風狐様の曰く
「巨大な台風が次々おきるのは大海竜王の怒りだ。」
「大きな台風ができるのは海水温が上がって大量の水蒸気がのぼるからでしょう?」
「海水温があがるのが竜王は苦しいのだ。だから怒って海の水をまき上げて雲に変える。変えて怒りに任せてそれをぶちまける。

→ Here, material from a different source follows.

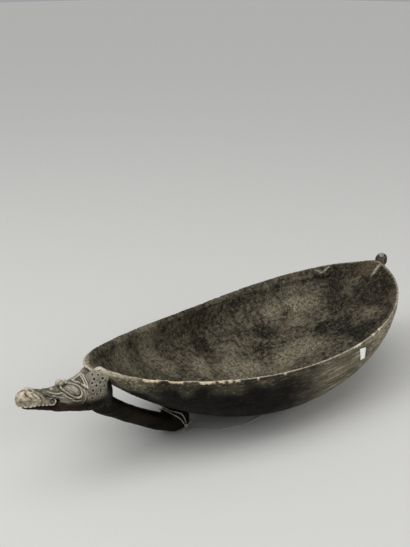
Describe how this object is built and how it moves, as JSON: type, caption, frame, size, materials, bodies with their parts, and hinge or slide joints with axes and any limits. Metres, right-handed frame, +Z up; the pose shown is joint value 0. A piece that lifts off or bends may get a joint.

かの竜王はそもそも海流を支配する存在だ。それも最近は思うに任せない。だから常にイライラして怒っているのだ。」
「人間に怒っているんでしょうか?」
「竜王に人類に復讐するとかそういう気持ちはない。ただ苦しいので怒り狂っている。住み心地が悪くなって本気で移動し始めたら世界の潮流は大きく変わるだろう。
そうなればまた自然がどう変化するか考えはおよびもつかぬ。大海竜王は世界の竜王の中で最も力の大きい竜王の一つだ。その力は難陀・跋難陀の二龍王をしのぐ。」
そう言えば難陀・跋難陀の兄弟竜王と沙伽羅竜王が戦ったインド神話があったと思う。
仏典では不空羂索神変真言経にある。
それで三竜王が海にすっかり毒をまきちらしてしまい、大自在天が世界を救うためその毒を飲み干し甘露に変じたという。
「来年も大きい被害が出ますか?」
「あっても少しも不思議ではない。
お前たちは地上の生き物のなかでは一番の利口者だが驚くほど愚かでもあるからな。
竜王を怒らすことを無意識にたくさんしている。」
来年もこんな風じゃたまりません。
私一人ではどうにもならないけどせめて「金剛光焔止風雨陀羅尼経」と印施したく、今日二十部ほど刷ってもらうよう版元に注文しました。
金剛光焔止風陀羅尼は龍を制する金翅鳥の陀羅尼です。